Since load dump is primarily an inductive phenomenon, it would probably be easier to simulate it that way, too. You don't really need to simulate the full energy of an actual automotive load dump; you just need to create the same voltage waveform across the supply terminals of your device.

schematic of load dump simulator

Put a largish inductor (L1, on the order of 1H, perhaps the primary of a large power transformer) in series with your device (i.e., connect the device to the power supply through the inductor). This represents the inductance of the automobile charging system.

Put a few µF of capacitance (C1) across (in parallel with) your device; this represents the distributed capacitance of the automobile wiring, and helps to limit the risetime of the load dump event. Make sure this capacitor is rated for a few hundred volts.

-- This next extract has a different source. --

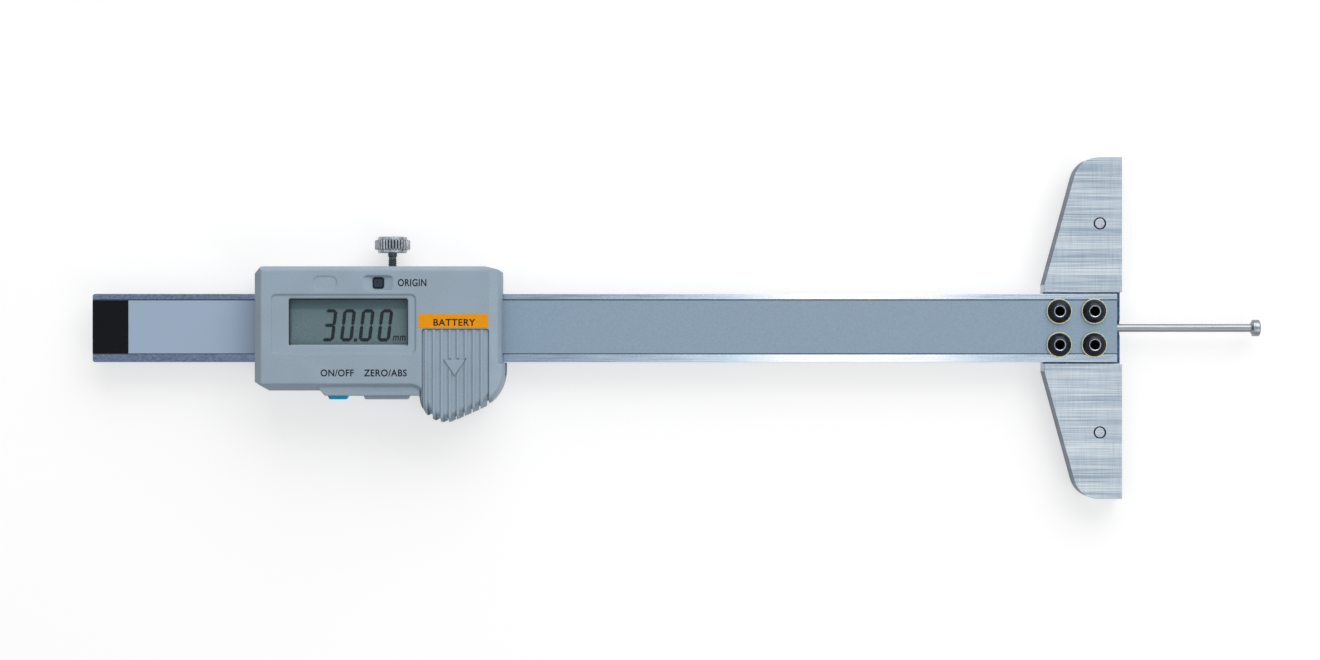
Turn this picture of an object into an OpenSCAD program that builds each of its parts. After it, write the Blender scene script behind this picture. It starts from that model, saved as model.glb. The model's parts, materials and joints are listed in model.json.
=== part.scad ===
// Digital depth gauge, drawn at rest with its rod standing out of the base.
// Origin: the base's measuring face, on the rod's axis.
// +X is the way the rod comes out, +Y runs along the base, +Z looks out of the display.

/* [Beam] */
// Length of the beam
beam_l = 240; // [236:1:300]
// Width of the beam over its two guiding edges
beam_w = 16; // [15:0.5:20]
// Thickness of the beam
beam_t = 3.8; // [3.7:0.1:4.8]
// Width of the rail above the scale's channel
upper_rail_w = 1.3; // [1:0.1:1.8]
// Width of the rail below the scale's channel
lower_rail_w = 1.8; // [1.2:0.1:2.2]
// Depth of the channel that holds the scale
channel_d = 0.5; // [0.45:0.05:0.6]
// Thickness of the scale strip
strip_t = 0.3; // [0.2:0.05:0.3]
// Thickness of the film over the scale
film_t = 0.15; // [0.1:0.05:0.15]
// Length of the black label at the free end
label_l = 8.4; // [5:0.2:12]

/* [Base] */
// Length of the measuring face, over both wings
base_span = 80.2; // [70:0.2:100]
// Length of the base beside the beam
base_root_l = 18.2; // [16:0.2:22]
// Length that the wing's slope would reach at its tip
base_tip_l = 10; // [9:0.5:14]
// Straight part of the back edge beside the beam's slot
shoulder_w = 2.3; // [1:0.1:4]
// Radius of the wing's rounded corner
wing_r = 6; // [3:0.5:7]
// Thickness of the base under the beam
bridge_t = 4; // [3.8:0.1:5]
// Step from the beam's face down to the base's face
base_drop = 0.3; // [0:0.1:0.6]
// Gap between the beam's edge and the slot's wall
slot_gap = 0.35; // [0.1:0.05:0.6]
// Distance from the measuring face back to the beam's end
beam_set_back = 1.2; // [1:0.1:1.6]
// Diameter of the pins in the wings
pin_d = 2.3; // [2:0.1:3]
// Width of the groove round each pin
pin_ring_w = 0.3; // [0.2:0.05:0.5]
// Distance of the pins from the measuring face
pin_set_back = 5.2; // [4:0.1:7]
// Distance of the pins from the beam's centre line
pin_offset = 24.5; // [18:0.5:30]

/* [Rod] */
// Diameter of the rod
rod_d = 1.9; // [1.6:0.1:2.3]
// Diameter of the disc on the rod's end
tip_d = 3.9; // [3:0.1:4]
// Thickness of the disc
tip_t = 2.2; // [1.8:0.1:2.3]
// Length of the cone behind the disc
tip_cone_l = 0.5; // [0.3:0.1:0.8]
// How far the disc's end stands out of the base as drawn
rod_out = 32.7; // [5:0.1:60]

/* [Screws] */
// Thread of the base's screws
base_screw_d = 3; // [2.5:0.5:3]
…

Put a 120Ω resistor (R1) in parallel with your device, too. This represents other static loads within the automobile, and will set an upper limit on the peak voltage that the load dump creates. (This resistor will be drawing 100 mA and dissipating 1.2W.)

Now, connect a low-value, high-power resistor (R2) across your device, in series with a switch (SW1). This represents the load that is going to get "dumped". The value of the resistor should be such that the DC current doesn't exceed the power supply's capability, and you can adjust the value of the resistor to change the current with respect to the value of the inductor to dump a specific amount of energy (0.5×I2×L). For example, if your inductor is 1H and your resistor is 12Ω (@ 12W), you'll be drawing 1A, and the stored energy will be 0.5 Joules.

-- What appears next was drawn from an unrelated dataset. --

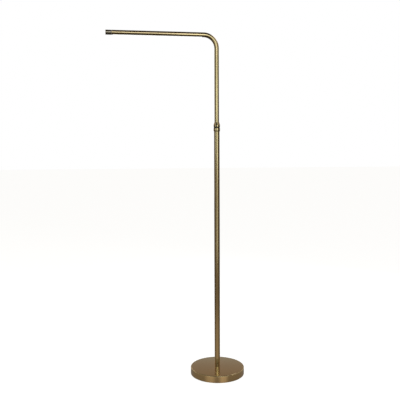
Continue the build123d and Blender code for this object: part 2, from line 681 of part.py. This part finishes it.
with BuildPart() as arm_lead:
    with BuildLine():
        arm_lead_path = FilletPolyline(
            (0, 0, LEAD_FOOT),
            (0, 0, ARM_HEIGHT + LEAD_RISE),
            (-DIMMER_BACK, 0, ARM_HEIGHT + LEAD_RISE),
            radius=BEND_RADIUS,
        )
    with BuildSketch(Plane.XY.offset(LEAD_FOOT)):
        Circle(LEAD_RADIUS)
    sweep(path=arm_lead_path)
arm_lead.part.label = "arm_lead"
export_step(arm_lead.part, "parts/arm_lead.step")

print("bends of the leads:", LEAD_BEND, "mm in the base and", BEND_RADIUS, "mm at the arm")
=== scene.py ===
from math import cos, pi, radians, sin

import bmesh
import bpy
from mathutils import Matrix, Vector


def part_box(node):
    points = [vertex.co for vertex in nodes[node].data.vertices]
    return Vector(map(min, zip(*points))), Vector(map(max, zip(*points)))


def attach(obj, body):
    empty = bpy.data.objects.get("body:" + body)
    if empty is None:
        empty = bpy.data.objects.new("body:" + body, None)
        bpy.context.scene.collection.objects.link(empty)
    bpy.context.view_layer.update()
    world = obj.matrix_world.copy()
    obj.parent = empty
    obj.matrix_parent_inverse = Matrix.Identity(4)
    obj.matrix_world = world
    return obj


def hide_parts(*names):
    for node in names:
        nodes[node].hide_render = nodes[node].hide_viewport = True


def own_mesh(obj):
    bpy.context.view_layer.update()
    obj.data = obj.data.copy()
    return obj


# Looks for the adjustable arm floor lamp: antique brass, black nylon and a lit diffuser strip, in a plain
# white studio. Everything is in metres, in the frame of the CAD model: origin on the floor at the pole's
# axis, +Z up, the arm along -X.

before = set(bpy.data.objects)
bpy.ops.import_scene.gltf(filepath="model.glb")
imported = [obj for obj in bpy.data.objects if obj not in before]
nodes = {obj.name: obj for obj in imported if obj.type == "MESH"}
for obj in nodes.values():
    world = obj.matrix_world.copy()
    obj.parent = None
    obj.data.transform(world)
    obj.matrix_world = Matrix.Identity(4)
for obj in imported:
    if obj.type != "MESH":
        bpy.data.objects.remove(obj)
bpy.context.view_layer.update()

# ---------------------------------------------------------------- places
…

Close the switch to "charge up" the inductor, then open it — there's your simulated load dump event. With these resistor values, the peak voltage will be on the order of 100-120V. You can use different combinations of resistor values to simulate different kinds of events. The ratio of R1 to R2 approximately determines the peak voltage of the spike (relative to the power supply voltage). Scale both resistors downward to simulate higher-current (higher-energy) events. Make the capacitor smaller to get faster risetimes; 1H and 1µF resonate at 160Hz, which gives you a fairly leisurely 1.5ms risetime (1/4 cycle). For example, changing C1 to 0.01µF would give you a risetime of about 150µs.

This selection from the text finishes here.